8. Critical policies and limits (advanced scripts)

These rules describe what the obfuscator avoids modifying to limit regressions. Without native AST, some limits are not automatically detected.

8.1 Deterministic randomization

  • -seed N: same input + same options → identical output. Essential for CI, audit, debug.
  • Command: obfusps -i script.ps1 -o out.ps1 -level 5 -seed 42

8.2 Dynamic types

Element Rule
.GetType() Do not modify what affects the type
Reflection Never obfuscate names used by reflection
Add-Type Never touch embedded C# code
[Type]::Member Never rename what is used here

8.3 Executable-semantic strings

Strings in Invoke-Expression, ScriptBlock::Create(), Add-Type, iex, & = code, not data. With -strenc, test or use -strenc off.

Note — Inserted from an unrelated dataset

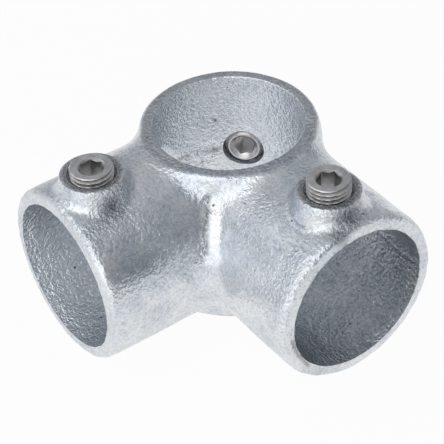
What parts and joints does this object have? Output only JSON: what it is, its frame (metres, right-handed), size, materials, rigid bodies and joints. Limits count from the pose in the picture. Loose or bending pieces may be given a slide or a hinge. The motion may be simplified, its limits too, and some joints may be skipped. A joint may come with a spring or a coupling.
{
  "type": "tube clamp fitting",
  "caption": "Galvanised iron corner clamp fitting for round tube: an upright tube passes through its ring and level tubes end in the sockets at right angles, each held by a set screw.",
  "frame": {"origin": "where the axes of the upright tube and of the two level tubes cross", "axes": "+Z along the upright tube's axis, towards the side of the set screws of the sockets; +X out of one socket, -Y out of the other"},
  "size_m": [0.0976, 0.0976, 0.0686],
  "materials": {
    "galvanised_iron": "hot-dip galvanised, pebbled as cast",
    "screw_steel": "turned, plain, slightly dull"
  },
  "bodies": {
    "casting": {"fitting_body": "galvanised_iron"},
    "screw_x": {"set_screw_x": "screw_steel"},
    "screw_y": {"set_screw_y": "screw_steel"},
    "screw_ring": {"set_screw_ring": "screw_steel"}
  },
  "joints": [
    {"name": "screw_x_travel", "type": "slide", "parent": "casting", "child": "screw_x", "axis": [0, 0, 1], "range_m": [-0.0037, 0.0009]},
    {"name": "screw_y_travel", "type": "slide", "parent": "casting", "child": "screw_y", "axis": [0, 0, 1], "range_m": [-0.002, 0.0026]},
    {"name": "screw_ring_travel", "type": "slide", "parent": "casting", "child": "screw_ring", "axis": [-0.7071, 0.7071, 0], "range_m": [-0.0018, 0.0028]}
  ]
}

8.4 Attributes and metadata

[CmdletBinding()], [Parameter()], [ValidateSet()]: read-only, never obfuscated.

8.5 Safe profile

  • -profile safe: maximum compatibility — iden only, level 3, no strenc/stringdict/numenc/cf/dead. To guarantee identical result.

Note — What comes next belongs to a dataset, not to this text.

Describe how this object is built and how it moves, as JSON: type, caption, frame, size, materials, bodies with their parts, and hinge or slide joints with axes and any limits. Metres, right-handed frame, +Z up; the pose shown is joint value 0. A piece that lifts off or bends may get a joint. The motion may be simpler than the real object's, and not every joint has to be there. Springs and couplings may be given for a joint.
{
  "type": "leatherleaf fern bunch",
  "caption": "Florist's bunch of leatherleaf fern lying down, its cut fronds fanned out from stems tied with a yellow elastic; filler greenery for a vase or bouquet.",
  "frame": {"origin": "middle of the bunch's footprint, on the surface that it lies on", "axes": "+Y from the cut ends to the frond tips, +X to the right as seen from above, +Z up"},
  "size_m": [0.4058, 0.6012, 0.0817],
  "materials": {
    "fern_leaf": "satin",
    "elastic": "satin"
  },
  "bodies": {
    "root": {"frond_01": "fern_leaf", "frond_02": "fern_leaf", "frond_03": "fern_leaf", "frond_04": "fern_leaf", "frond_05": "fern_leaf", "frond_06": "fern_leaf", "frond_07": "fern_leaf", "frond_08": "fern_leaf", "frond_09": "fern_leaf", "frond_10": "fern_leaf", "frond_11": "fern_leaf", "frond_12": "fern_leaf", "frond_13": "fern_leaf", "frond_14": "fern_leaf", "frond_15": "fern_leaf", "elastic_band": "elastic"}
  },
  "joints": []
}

8.6 Modules and dot-sourcing

Do not rename what crosses . .\lib.ps1 or Import-Module. Test modular scripts.


9. Minor caveats

  • Never re-enable file integrity by default (even level 5+): keep -no-integrity by default to avoid empty output if the obfuscated file is re-saved or encoding changes.
  • Always provide a fallback: when running from a scriptblock (obfuscated), MyCommand.Path is empty. Use MyCommand.Definition or a neutral key (e.g. $key = 0) so the script works after obfuscation too.
  • Do not overdo noise: too much noise = slowness and bug risk (variables, StrictMode). Keep noise blocks moderate at level 5.
  • Test on PS 5.1 and 7.x: validate scripts (especially emojis and ANSI sequences) on both versions to avoid regressions and mojibake.

10. Automated tests

  • go test ./internal/engine/...: unit tests (levels 1–5, determinism with seed, seed presence in output).
  • Manually test on PowerShell 5.1 and 7.x (emojis, ANSI) if target scripts use Unicode or colors.
  • To compare original vs obfuscated output for a given script: run both with the same parameters and compare outputs (excluding timestamps / env noise).